The stepdaughters said how much they liked Anthea. She set herself up as the 'Perfect Housewife' with a book and TV show telling people how to fold their towels correctly. The couple appeared on Hell's Kitchen. Della remarried.

None of it helped. That smile still liked itself a little too much, and few of us care that much about towels.

This weekend 'sources' close to Anthea have been telling any journalist who will ask that Bovey was seen kissing a 24-year-old while his wife was away working.

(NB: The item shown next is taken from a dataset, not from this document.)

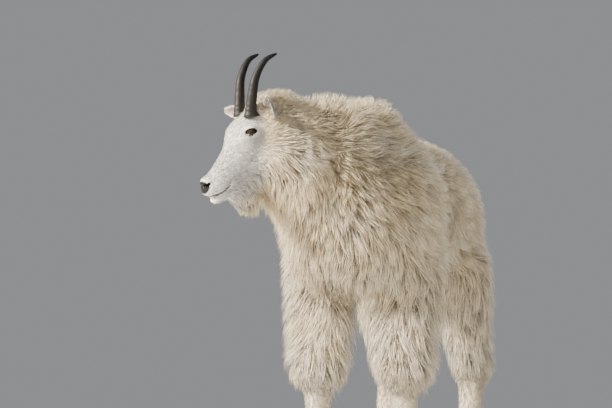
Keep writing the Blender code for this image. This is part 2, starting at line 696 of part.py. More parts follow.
def fuse_locks(obj, fat, locks, seed, where, length_share=1.0):
    """Grows locks from the node's core where asked and joins them to it, and grown ones to its swollen copy."""
    spacing, width = locks
    roots = surface_points(obj, 4000, seed)
    depth, _, _ = coat_at(roots)
    normals = slope(core, roots)
    wanted = (np.abs(core(roots)) < 0.006) & (depth > 0.012) & (normals[:, 2] > -0.55)
    wanted &= where(roots)
    roots = roots[wanted]
    roots = roots[thin_out(roots, np.full(len(roots), spacing))]
    _, length, lie = coat_at(roots)
    random = np.random.default_rng(seed + 1)
    length = (length * random.uniform(0.9, 1.15, len(roots)) + LOCK_SUNK) * length_share
    lie = lie + random.normal(0.0, 0.08, (len(roots), 3))
    lie /= np.linalg.norm(lie, axis=1)[:, None]
    paths, outward = lock_paths(roots, length, lie)
    broad = width * random.uniform(0.85, 1.1, len(roots))
    for whole, grown in ((obj, 0.0), (fat, CLEARANCE)):
        collection = bpy.data.collections.new("locks")
        bpy.context.scene.collection.children.link(collection)
        for i, (path, normal) in enumerate(zip(paths, outward)):
            thickness = LOCK_THICKNESS_SHARE * broad[i] + LOCK_THICKNESS
            lock = lock_object(i, path, normal, broad[i], thickness, grown)
            bpy.context.scene.collection.objects.unlink(lock)
            collection.objects.link(lock)
        boolean(whole, "UNION", collection=collection)
        for lock in list(collection.objects):
            bpy.data.objects.remove(lock)
        bpy.data.collections.remove(collection)
        keep_largest(whole)


def head_side(points, margin):
    """Positive for points outside the head's own part, grown by a margin."""
    past = [(place - points) @ (normal / np.linalg.norm(normal)) - margin for place, normal in HEAD_CUTS]
    return np.maximum(*past)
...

I expect that next we will have, in something like this order: denials, some grainy photographs, Bovey talking about his 'terrible misjudgement', Anthea separately revealing her 'heartbreak', a brief reunion, and Della's 'revenge interview'. Someone will say things had become 'all work, work work and no play', and Anthea will be reminded on a daily basis that according to some sage 'men don't leave happy marriages'.

Those things will probably all happen, and they're probably precisely what Anthea and Bovey deserve. It is a celebrity version of what always happens when somebody cheats, because whether you are the ratbag or the aggrieved party then next time around, even if everyone behaves as they should, doubt will always root a little easier in the mind.

It's also a lesson in what happens if you throw your lot in with someone who cheats on his wife, breaks up a young family, is a serial 'entrepreneur' whose businesses have a tendency to go bust, and who has been investigated by the Department of Trade and Industry over whether he should be allowed to run any more.

Silly Anthea.

We all love a bit of karma, not least because it's a rare thing. And I've never really liked Anthea, because after a long time as a hack I have come to realise that people who make a thing out of how nice they are generally aren't.

But while she might deserve what's coming to her, and while we might roll our eyes about the swathes of Anthea-coverage which will relieve the Olympic reports for the next few weeks, we might do well to remember one other thing.

Schadenfreude is a dish best served in a shot glass. Enjoy her misfortune if it gives you a thrill, knock back the irony of a perfect housewife with a broken home, but remember that people are bad to each other when they've lost their empathy and that you don't need to finish the bottle and join them.

Savour it, and move on.

"Is that your lawyer? Tell him I'm keeping the towels."